United Airlines (UA) is scheduled to restart a daily year-round non-stop flight service between San Francisco and Taipei in April, in anticipation of increased two-way travel following Taiwan’s inclusion in the US’ Visa-Waiver Program in November last year.
The airlines is to resume its daily San Francisco-Taipei service on April 9. The route has been suspended since Sept. 1, 2008, amid a global financial crisis and skyrocketing fuel prices.
UA vice president of Atlantic and Pacific sales James Mueller said at a news conference in San Francisco on Tuesday that although the international air travel market is forecast to remain flat or even contract slightly this year because of prolonged European economic stagnation, Asia will still see strong market growth.
Mueller said UA therefore has decided to start a daily non-stop San Francisco-Taipei service, adding that he is confident of the passenger-load factor on the route.
Mueller also cited two other major reasons behind the airline’s decision to launch the new service — continued growth in Taiwan-US trade and an anticipated increase in travel demand spurred by the visa-waiver program.
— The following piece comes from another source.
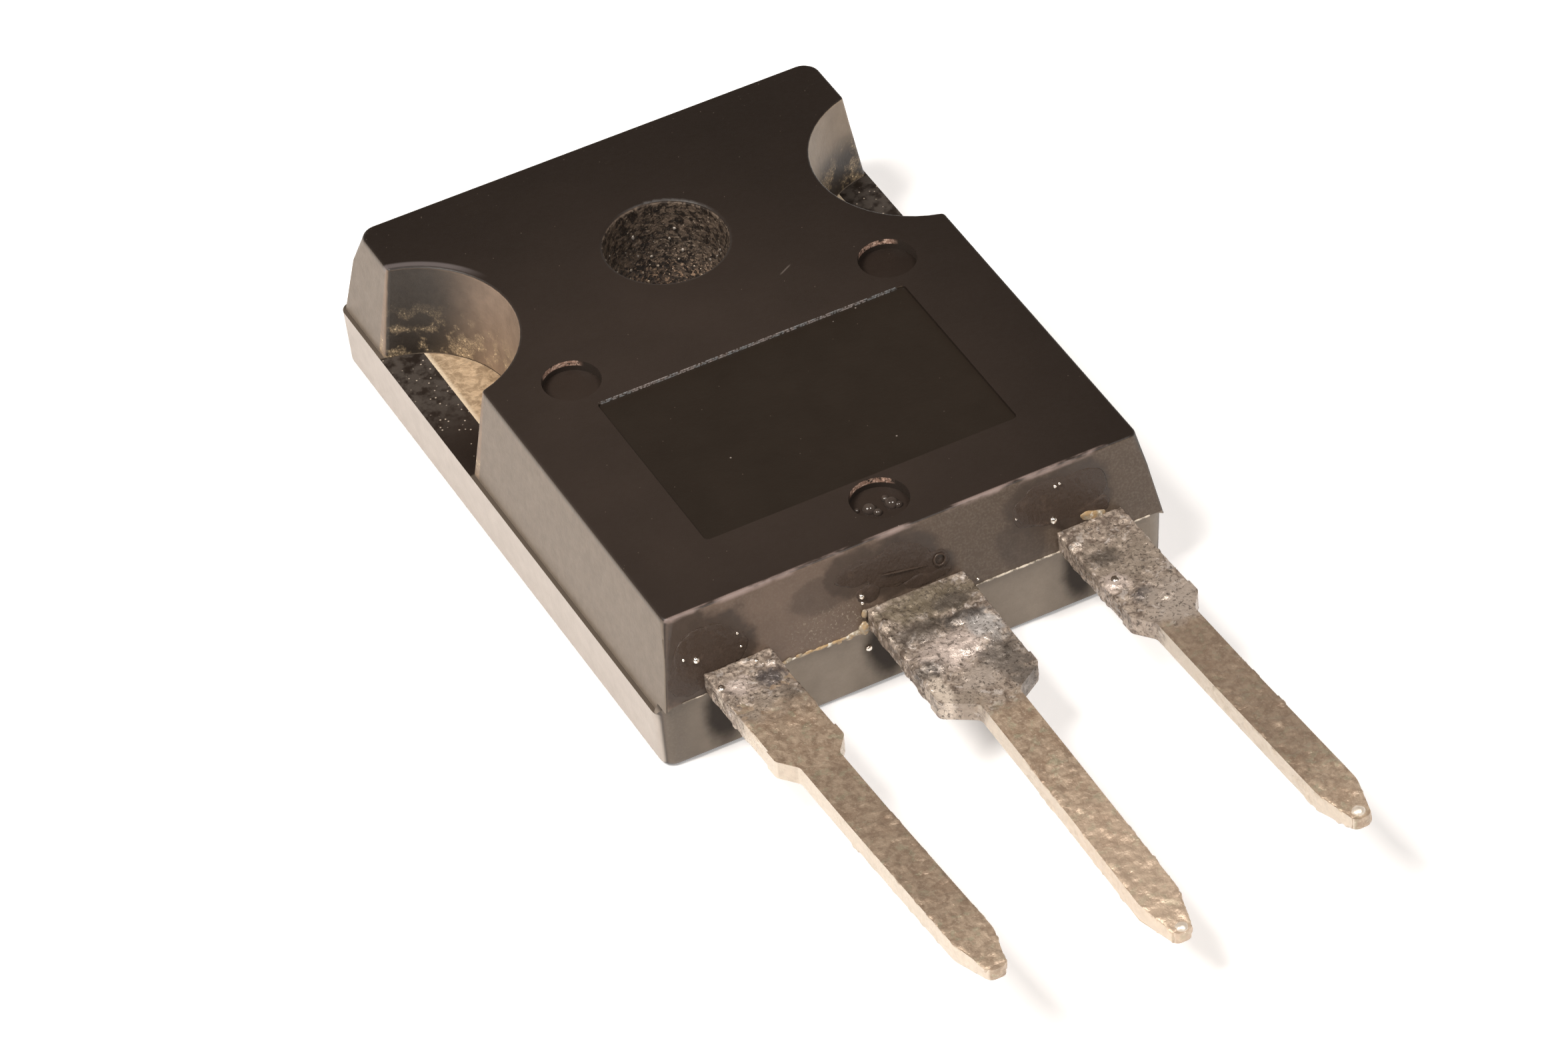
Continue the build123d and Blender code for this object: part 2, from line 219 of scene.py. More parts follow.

UA will target two major groups of passengers — business travelers and holidaymakers — on both its incoming and outgoing flights, Mueller said.
Taipei-based China Airlines, which operates seven flights per week between Taipei and Hawaii via Tokyo, is likely to add two direct flights on the route from June.
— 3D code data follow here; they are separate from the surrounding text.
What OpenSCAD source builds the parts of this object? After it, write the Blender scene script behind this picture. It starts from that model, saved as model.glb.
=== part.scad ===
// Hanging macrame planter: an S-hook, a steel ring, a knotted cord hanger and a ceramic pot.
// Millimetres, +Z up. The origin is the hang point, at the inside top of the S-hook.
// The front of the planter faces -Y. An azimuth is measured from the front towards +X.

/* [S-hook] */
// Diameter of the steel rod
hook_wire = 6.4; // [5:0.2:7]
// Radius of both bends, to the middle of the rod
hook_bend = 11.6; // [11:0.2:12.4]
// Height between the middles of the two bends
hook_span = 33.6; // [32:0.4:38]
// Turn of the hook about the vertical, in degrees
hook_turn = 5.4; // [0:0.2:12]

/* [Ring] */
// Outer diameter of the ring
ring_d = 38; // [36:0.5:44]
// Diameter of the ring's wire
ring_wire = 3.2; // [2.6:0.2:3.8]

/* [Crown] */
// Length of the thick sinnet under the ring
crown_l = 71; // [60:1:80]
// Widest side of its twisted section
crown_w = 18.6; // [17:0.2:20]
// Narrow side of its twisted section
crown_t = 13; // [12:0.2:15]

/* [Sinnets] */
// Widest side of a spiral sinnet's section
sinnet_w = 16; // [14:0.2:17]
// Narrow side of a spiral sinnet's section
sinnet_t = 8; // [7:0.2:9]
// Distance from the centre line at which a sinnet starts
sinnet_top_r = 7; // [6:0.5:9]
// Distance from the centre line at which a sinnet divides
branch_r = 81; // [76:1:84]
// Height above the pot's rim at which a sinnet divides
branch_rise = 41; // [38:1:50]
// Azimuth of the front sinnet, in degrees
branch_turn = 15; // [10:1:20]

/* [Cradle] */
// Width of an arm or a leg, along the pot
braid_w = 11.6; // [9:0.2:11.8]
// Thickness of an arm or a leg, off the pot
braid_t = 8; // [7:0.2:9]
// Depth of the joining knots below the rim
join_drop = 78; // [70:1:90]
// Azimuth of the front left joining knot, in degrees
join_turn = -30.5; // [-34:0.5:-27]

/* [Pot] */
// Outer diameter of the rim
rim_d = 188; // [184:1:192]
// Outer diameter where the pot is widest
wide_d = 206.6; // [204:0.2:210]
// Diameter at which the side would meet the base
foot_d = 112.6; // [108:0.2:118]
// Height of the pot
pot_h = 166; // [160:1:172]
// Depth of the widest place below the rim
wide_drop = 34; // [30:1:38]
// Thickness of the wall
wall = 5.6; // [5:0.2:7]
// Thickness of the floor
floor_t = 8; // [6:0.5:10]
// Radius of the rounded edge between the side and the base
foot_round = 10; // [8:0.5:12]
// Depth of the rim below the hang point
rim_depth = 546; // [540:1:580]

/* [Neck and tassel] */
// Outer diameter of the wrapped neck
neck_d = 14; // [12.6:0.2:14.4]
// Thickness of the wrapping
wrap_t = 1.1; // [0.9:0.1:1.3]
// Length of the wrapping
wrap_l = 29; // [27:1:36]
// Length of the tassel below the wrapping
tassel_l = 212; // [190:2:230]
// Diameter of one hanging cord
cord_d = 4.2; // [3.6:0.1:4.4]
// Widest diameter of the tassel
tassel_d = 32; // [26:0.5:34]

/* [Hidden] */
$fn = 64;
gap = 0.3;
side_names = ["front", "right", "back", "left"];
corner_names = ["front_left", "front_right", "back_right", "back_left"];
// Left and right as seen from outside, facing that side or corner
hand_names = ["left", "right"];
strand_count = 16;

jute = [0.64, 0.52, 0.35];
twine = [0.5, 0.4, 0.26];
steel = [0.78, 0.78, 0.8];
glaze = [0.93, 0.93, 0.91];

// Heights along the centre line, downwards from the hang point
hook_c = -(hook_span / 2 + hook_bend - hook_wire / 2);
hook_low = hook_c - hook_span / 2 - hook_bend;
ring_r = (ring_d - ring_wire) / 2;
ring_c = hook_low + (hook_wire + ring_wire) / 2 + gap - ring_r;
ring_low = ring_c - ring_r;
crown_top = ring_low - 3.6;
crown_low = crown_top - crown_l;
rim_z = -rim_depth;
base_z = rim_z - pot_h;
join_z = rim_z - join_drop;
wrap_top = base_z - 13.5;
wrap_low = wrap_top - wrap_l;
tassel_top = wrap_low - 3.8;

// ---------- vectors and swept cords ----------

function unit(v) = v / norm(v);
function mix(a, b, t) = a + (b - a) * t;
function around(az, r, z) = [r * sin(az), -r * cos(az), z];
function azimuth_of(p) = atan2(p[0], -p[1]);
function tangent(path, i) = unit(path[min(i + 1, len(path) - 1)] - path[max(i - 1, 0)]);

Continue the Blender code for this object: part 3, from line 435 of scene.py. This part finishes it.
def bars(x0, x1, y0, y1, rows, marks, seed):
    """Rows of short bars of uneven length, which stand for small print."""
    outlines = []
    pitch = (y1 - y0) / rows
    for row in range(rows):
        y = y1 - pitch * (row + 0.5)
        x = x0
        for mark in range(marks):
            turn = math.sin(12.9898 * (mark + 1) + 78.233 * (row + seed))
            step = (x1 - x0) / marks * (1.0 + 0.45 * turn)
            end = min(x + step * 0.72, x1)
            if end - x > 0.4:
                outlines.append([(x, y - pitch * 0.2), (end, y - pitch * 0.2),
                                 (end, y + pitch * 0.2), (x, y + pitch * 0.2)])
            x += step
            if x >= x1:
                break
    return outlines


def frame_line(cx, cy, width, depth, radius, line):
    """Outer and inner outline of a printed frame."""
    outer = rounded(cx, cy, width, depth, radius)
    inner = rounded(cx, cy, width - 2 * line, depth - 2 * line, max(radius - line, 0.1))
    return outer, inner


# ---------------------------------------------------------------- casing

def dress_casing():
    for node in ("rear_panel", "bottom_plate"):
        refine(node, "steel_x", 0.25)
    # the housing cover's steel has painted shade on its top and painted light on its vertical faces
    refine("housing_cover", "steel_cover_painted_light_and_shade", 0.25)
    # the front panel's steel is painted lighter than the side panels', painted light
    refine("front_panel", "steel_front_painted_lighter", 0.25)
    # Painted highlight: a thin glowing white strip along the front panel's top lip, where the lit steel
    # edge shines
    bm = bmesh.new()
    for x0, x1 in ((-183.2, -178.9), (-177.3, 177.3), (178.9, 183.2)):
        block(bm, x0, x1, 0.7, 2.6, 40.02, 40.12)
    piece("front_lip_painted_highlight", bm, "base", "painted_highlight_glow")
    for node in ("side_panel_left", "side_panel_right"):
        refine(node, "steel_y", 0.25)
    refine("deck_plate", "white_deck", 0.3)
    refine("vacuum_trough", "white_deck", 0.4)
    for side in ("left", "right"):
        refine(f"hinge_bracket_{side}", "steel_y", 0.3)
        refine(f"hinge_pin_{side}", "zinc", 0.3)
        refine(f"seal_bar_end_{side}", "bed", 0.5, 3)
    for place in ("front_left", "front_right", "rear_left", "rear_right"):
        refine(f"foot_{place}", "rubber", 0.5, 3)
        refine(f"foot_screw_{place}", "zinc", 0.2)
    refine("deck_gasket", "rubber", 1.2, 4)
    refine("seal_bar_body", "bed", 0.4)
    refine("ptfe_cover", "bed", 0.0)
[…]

EVA Airways also plans to increase its peak-season flights between Taiwan and the US. The airline said it would increase the number of seats on its US-bound flights by 4 percent this year.
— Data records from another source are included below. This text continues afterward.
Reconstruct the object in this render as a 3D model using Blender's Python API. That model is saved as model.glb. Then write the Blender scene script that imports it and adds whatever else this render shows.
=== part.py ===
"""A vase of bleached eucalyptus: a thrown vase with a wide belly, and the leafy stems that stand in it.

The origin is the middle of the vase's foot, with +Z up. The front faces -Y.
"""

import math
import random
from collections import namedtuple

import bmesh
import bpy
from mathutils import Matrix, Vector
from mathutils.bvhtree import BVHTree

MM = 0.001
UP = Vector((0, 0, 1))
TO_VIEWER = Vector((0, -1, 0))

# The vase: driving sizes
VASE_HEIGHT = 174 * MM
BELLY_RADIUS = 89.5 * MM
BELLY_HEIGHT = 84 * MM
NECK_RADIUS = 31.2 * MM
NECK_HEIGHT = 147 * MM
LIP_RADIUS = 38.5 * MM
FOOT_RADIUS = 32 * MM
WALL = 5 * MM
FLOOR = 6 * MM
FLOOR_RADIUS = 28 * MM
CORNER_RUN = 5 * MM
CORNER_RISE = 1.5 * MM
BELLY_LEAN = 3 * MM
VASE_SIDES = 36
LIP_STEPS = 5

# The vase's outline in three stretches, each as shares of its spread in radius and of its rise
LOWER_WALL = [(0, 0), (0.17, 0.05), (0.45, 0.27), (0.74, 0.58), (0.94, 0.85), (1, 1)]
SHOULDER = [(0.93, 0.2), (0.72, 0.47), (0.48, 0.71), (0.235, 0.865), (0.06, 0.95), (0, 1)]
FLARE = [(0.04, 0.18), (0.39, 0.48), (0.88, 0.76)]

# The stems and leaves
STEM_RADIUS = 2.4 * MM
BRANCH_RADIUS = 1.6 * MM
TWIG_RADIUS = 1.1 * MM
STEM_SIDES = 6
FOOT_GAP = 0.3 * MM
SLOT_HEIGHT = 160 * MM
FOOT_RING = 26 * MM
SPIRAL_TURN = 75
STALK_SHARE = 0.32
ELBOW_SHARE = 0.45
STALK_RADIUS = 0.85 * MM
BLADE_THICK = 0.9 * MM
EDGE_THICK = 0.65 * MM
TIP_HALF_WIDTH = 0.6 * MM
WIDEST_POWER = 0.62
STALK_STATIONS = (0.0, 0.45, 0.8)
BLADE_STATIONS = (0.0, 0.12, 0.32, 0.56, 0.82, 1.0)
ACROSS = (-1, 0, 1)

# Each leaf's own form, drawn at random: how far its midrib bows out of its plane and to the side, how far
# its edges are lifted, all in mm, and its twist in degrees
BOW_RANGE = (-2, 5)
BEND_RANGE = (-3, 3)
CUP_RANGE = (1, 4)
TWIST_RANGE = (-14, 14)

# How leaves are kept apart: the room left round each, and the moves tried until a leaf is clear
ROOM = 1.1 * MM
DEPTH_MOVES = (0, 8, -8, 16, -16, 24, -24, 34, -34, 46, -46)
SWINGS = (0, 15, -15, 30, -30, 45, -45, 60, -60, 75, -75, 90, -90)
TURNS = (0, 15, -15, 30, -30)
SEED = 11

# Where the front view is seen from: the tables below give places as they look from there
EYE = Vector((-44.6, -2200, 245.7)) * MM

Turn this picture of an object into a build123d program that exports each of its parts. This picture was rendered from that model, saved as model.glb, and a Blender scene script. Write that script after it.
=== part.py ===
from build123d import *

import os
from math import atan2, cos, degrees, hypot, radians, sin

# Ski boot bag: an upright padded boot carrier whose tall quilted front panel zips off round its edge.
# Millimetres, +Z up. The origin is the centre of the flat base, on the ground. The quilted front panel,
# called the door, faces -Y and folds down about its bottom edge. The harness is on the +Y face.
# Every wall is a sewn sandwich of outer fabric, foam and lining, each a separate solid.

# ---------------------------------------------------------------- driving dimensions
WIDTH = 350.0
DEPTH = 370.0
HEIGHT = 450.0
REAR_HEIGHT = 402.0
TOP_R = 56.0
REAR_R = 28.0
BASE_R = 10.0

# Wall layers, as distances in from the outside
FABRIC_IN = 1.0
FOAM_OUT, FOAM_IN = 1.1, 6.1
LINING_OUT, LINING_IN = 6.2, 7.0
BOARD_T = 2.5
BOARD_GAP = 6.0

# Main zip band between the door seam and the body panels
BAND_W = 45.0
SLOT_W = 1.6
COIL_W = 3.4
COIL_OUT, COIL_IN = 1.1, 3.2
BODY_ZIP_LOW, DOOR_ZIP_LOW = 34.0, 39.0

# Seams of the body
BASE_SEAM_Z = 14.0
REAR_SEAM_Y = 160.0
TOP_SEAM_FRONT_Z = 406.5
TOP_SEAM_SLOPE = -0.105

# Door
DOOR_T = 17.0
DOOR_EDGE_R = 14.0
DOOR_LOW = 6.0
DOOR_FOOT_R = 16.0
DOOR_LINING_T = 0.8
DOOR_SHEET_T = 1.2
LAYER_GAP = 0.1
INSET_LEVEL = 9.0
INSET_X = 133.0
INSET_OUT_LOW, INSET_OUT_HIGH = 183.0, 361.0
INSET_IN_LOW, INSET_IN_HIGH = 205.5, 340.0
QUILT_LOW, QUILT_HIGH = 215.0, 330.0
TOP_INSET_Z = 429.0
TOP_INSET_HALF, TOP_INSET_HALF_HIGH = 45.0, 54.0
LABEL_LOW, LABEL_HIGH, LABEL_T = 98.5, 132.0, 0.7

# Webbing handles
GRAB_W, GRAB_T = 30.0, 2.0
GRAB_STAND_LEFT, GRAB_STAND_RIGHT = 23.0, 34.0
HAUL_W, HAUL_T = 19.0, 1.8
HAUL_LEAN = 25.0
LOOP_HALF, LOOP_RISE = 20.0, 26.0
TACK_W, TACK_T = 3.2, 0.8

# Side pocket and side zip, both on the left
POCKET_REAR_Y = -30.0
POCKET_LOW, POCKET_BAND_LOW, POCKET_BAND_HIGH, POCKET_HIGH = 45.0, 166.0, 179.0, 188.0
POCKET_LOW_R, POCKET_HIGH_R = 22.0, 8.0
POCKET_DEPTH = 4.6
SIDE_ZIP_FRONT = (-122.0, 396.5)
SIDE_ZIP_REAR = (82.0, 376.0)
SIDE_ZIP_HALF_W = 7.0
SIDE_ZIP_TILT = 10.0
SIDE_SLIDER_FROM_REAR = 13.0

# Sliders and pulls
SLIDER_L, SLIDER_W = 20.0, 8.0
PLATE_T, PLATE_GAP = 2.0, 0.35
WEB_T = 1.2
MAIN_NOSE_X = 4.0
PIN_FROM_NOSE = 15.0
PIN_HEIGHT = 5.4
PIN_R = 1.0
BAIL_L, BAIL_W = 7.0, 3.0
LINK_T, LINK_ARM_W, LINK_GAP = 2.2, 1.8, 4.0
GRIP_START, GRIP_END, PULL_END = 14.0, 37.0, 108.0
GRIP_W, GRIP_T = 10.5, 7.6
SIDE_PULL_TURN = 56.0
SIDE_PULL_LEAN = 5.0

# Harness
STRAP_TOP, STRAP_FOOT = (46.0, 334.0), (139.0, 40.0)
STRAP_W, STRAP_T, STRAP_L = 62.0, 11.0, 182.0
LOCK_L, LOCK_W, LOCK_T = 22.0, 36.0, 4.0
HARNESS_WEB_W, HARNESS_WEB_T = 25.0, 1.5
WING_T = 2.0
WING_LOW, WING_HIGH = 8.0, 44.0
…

More than 10 years ago, Taiwanese made more than 600,000 visits to the US annually.
However, the number has been declining since the Sept. 11, 2001, terrorist attacks in the US because of a combination of negative factors, such as stricter US visa regulations and higher fuel costs, travel industry executives said.
The annual number of US-bound visits still exceeded 500,000 between 2004 and 2008, but the figure has fallen below the 500,000 mark in the wake of the global financial crunch.
The number saw a rebound last year, with the figure reaching 440,000 in the first 11 months of the year, or a nearly 20 percent year-on-year increase.